Locate every line in the records below that contains the word "This", and copy each one.

====== Data excerpts

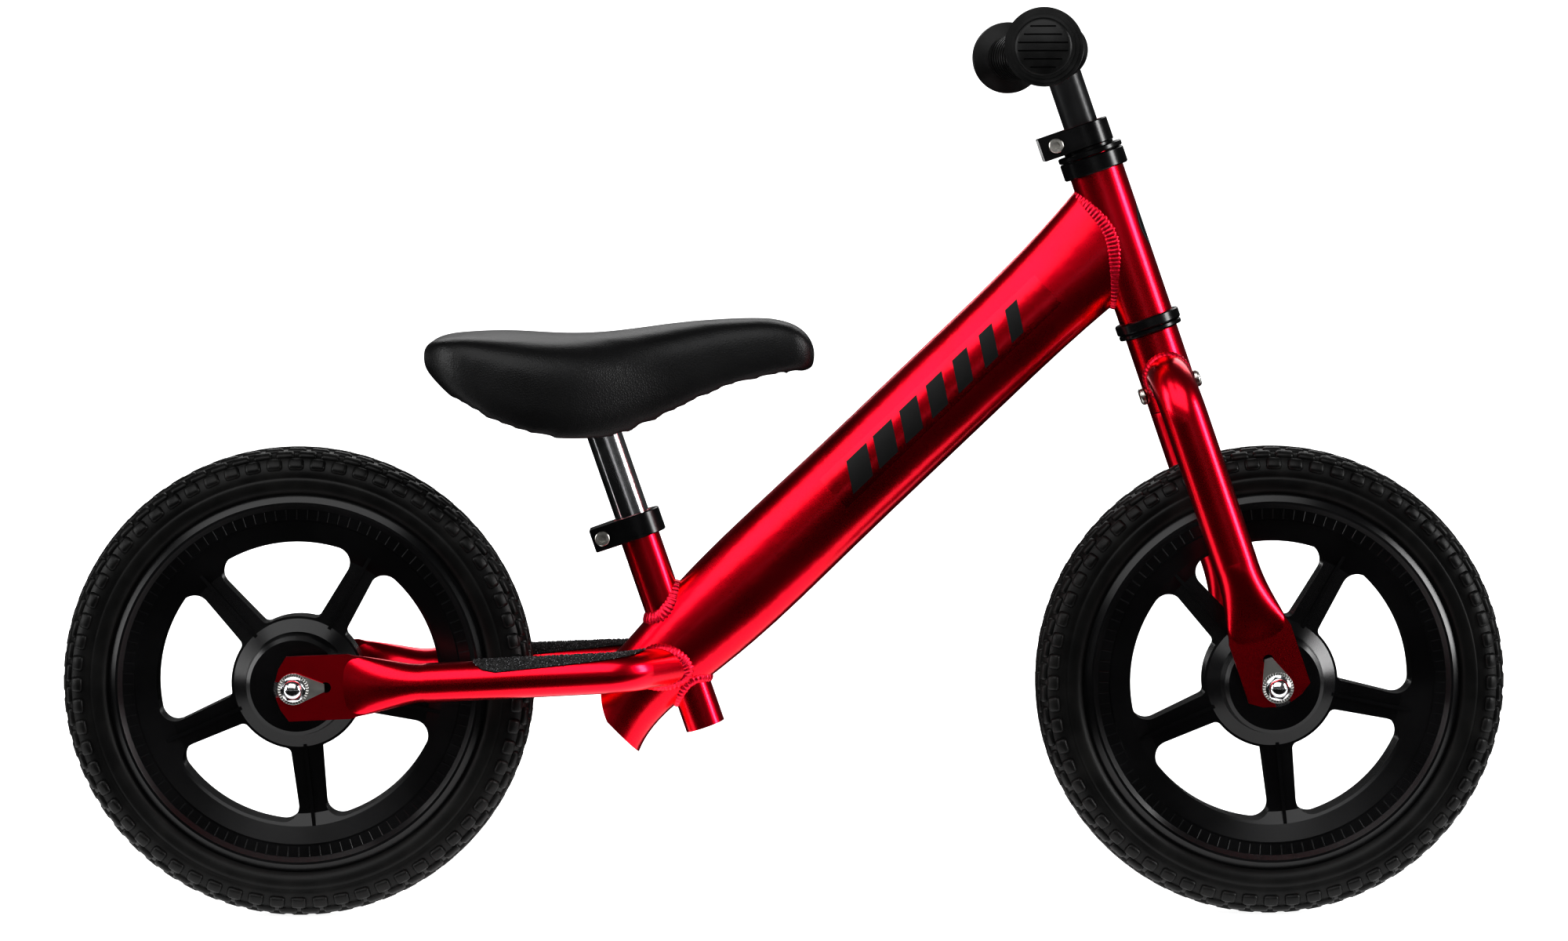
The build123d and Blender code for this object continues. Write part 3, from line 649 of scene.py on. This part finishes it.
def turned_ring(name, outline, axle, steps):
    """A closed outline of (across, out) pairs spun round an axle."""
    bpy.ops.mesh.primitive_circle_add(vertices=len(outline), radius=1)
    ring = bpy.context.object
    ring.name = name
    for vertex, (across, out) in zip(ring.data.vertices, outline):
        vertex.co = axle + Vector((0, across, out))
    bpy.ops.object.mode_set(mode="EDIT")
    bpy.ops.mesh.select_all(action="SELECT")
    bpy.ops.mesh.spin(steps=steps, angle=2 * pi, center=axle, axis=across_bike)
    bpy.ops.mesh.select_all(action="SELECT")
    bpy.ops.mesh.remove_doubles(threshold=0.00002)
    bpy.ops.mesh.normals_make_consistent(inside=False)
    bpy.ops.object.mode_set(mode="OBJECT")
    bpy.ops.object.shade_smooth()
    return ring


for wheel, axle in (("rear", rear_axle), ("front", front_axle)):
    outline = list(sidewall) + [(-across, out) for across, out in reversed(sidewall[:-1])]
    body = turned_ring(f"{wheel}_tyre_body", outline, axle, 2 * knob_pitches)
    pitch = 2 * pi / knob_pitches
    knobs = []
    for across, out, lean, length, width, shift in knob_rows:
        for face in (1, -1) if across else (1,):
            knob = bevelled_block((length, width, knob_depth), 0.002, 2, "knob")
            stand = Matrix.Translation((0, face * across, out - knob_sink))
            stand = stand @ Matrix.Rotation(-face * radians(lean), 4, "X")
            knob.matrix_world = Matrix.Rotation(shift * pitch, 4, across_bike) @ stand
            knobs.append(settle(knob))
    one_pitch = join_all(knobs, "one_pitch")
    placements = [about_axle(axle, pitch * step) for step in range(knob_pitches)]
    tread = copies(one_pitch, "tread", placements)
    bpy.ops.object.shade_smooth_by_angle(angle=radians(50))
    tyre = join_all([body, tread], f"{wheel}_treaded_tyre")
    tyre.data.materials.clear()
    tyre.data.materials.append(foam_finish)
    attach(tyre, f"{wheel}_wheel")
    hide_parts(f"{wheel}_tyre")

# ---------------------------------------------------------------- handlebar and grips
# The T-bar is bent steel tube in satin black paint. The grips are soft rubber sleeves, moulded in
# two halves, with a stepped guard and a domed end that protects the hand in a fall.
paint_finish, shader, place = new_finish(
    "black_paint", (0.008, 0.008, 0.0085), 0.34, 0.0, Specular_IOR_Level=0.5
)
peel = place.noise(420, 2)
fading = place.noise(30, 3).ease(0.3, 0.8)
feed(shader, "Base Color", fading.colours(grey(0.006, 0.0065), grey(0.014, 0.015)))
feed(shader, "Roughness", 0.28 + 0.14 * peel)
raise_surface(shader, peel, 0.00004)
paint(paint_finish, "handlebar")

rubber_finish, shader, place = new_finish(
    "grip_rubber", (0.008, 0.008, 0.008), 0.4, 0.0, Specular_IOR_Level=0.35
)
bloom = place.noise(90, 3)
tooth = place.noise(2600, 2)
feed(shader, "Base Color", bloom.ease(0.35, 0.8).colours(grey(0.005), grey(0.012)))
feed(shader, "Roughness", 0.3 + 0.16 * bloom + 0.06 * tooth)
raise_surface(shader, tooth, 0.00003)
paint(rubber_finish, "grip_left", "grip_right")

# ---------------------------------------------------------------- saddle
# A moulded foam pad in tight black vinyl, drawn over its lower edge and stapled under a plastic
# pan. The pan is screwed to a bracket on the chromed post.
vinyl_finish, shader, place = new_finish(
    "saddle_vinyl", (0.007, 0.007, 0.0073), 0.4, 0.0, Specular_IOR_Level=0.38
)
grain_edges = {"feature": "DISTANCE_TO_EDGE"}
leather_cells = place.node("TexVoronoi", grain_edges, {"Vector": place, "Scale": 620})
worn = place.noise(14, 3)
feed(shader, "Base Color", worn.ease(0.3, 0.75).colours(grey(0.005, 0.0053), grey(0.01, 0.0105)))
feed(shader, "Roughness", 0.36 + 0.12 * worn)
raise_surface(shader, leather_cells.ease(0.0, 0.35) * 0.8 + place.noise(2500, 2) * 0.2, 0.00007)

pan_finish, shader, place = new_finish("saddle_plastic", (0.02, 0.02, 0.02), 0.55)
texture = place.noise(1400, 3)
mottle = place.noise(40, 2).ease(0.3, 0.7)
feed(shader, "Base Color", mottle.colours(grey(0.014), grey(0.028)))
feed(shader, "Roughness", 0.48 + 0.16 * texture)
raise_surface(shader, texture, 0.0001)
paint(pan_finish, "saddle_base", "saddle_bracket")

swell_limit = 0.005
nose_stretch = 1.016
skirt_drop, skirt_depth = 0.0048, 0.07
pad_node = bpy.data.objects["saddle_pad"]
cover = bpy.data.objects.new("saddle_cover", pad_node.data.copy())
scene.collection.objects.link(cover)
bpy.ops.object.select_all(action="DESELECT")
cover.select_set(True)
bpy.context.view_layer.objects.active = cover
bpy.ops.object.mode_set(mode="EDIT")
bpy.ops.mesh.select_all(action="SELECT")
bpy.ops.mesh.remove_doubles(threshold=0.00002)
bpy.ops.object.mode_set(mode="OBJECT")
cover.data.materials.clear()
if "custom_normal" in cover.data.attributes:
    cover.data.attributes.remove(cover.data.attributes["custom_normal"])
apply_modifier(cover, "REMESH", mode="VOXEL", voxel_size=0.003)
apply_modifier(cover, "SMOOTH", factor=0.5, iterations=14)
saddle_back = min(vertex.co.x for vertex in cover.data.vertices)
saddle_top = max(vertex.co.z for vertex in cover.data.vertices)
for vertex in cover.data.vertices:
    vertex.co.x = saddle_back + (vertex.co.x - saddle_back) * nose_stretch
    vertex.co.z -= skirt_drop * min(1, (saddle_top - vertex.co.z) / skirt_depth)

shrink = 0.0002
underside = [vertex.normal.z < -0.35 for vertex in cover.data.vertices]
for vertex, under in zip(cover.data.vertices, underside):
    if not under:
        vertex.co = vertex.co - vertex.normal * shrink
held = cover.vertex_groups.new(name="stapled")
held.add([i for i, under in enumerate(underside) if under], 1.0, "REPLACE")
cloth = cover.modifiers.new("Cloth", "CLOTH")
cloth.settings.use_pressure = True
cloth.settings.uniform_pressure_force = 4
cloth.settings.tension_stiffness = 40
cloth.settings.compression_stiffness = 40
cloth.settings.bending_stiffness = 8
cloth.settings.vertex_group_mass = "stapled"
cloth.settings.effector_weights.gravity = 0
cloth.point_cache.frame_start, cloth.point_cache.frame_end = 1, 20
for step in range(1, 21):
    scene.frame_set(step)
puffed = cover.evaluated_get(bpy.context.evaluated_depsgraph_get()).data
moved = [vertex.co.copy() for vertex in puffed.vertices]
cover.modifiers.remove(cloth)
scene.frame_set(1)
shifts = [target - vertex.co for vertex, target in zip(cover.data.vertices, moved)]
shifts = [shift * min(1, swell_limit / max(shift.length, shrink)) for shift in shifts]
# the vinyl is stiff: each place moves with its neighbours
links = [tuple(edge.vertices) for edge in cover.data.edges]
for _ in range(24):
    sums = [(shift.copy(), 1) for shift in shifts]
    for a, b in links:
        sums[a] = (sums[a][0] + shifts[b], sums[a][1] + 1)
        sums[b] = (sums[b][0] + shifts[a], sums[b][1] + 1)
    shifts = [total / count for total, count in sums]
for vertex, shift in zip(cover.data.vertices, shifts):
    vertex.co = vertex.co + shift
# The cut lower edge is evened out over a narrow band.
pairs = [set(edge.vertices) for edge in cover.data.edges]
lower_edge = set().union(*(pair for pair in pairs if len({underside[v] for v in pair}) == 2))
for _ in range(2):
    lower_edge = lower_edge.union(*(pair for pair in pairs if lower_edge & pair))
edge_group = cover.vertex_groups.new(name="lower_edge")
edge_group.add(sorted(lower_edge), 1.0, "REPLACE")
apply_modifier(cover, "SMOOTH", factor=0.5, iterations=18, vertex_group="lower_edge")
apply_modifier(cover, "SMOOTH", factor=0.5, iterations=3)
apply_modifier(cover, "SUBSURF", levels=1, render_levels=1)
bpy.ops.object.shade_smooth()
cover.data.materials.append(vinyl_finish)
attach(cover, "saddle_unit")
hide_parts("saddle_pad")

============
====== Data excerpts

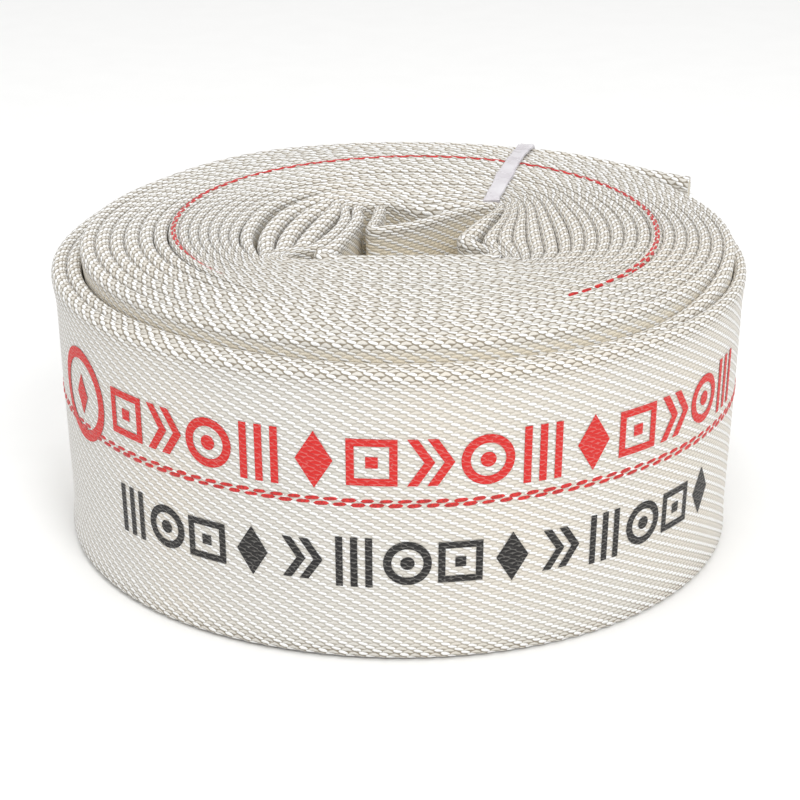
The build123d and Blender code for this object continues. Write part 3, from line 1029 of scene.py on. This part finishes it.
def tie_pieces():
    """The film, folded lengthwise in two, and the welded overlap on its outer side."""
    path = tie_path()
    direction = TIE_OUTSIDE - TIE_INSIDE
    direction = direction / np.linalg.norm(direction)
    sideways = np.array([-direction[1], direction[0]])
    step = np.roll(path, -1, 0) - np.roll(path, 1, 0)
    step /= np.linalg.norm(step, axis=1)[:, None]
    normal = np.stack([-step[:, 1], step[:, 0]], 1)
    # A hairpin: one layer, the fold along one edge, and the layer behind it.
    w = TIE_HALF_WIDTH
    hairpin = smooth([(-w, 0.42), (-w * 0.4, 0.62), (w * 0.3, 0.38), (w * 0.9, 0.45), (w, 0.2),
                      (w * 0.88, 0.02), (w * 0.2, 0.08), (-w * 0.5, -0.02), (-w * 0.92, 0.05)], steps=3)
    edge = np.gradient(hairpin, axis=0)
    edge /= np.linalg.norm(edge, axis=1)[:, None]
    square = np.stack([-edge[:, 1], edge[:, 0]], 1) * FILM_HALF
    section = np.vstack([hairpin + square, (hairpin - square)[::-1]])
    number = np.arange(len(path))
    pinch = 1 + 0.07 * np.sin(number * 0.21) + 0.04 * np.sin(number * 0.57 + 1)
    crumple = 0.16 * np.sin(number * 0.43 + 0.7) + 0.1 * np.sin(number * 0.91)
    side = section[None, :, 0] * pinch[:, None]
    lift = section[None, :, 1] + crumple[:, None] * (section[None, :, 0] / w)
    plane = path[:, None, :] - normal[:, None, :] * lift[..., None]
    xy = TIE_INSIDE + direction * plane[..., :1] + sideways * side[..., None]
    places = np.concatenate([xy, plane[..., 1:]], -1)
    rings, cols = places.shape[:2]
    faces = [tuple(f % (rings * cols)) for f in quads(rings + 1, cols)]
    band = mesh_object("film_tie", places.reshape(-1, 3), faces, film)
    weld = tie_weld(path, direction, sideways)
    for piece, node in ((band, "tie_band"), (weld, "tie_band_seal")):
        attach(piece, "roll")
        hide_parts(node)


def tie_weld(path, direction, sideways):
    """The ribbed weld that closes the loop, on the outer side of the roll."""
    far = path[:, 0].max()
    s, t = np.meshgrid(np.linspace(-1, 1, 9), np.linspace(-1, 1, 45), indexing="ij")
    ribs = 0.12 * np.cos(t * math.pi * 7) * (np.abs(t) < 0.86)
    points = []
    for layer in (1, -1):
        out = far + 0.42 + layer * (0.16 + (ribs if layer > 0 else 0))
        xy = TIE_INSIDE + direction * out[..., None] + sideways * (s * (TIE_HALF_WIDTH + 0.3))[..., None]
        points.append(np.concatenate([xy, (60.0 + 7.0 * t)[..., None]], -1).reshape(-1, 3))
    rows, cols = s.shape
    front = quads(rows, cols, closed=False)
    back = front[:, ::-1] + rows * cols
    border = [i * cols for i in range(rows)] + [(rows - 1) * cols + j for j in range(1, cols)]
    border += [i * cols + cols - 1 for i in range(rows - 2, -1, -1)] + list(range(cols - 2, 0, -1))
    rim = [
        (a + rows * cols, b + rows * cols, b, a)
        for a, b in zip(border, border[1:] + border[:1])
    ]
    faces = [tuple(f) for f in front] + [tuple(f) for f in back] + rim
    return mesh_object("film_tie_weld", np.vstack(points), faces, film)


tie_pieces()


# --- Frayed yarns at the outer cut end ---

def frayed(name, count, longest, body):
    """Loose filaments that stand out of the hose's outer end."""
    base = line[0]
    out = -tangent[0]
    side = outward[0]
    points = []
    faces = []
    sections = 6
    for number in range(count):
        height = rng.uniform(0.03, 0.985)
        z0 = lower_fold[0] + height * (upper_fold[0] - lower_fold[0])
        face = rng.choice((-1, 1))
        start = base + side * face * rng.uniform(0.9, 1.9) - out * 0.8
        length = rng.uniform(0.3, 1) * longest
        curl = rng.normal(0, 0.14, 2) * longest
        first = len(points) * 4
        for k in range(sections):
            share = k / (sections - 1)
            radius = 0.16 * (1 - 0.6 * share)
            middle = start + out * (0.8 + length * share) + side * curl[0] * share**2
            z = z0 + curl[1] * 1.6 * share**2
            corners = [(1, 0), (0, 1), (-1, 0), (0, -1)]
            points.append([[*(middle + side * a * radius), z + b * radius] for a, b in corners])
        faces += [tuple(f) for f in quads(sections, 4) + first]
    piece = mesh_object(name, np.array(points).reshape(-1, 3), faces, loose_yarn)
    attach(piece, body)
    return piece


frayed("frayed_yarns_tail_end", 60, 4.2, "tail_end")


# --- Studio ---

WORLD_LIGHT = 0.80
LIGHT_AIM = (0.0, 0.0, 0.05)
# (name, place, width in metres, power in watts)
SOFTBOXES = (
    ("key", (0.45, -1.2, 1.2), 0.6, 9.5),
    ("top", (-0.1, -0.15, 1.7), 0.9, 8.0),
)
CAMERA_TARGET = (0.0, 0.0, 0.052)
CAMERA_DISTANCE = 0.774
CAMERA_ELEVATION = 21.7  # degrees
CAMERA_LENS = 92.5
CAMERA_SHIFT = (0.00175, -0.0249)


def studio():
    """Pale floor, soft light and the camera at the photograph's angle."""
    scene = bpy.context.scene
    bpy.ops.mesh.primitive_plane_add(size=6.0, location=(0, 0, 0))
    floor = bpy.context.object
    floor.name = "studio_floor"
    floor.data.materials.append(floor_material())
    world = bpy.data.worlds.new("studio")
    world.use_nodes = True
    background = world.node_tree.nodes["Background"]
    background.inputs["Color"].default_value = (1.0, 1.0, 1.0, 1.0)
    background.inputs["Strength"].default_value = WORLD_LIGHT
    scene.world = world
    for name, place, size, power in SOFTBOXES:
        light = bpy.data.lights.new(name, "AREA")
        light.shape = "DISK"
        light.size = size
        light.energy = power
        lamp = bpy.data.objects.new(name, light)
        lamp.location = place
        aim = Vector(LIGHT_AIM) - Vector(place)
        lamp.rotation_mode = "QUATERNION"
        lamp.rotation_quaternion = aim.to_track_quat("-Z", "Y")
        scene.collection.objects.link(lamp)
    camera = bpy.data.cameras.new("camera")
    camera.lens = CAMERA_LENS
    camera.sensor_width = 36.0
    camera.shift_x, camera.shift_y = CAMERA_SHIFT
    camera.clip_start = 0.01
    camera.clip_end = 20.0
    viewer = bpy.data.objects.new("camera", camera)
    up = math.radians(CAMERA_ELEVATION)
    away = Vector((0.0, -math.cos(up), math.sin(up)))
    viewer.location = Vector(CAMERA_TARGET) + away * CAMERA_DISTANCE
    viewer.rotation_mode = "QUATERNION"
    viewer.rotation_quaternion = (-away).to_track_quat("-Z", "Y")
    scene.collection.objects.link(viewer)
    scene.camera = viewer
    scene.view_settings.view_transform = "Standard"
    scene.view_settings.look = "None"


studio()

============

▸ **Output of the exercise**:
The build123d and Blender code for this object continues. Write part 3, from line 649 of scene.py on. This part finishes it.
The build123d and Blender code for this object continues. Write part 3, from line 1029 of scene.py on. This part finishes it.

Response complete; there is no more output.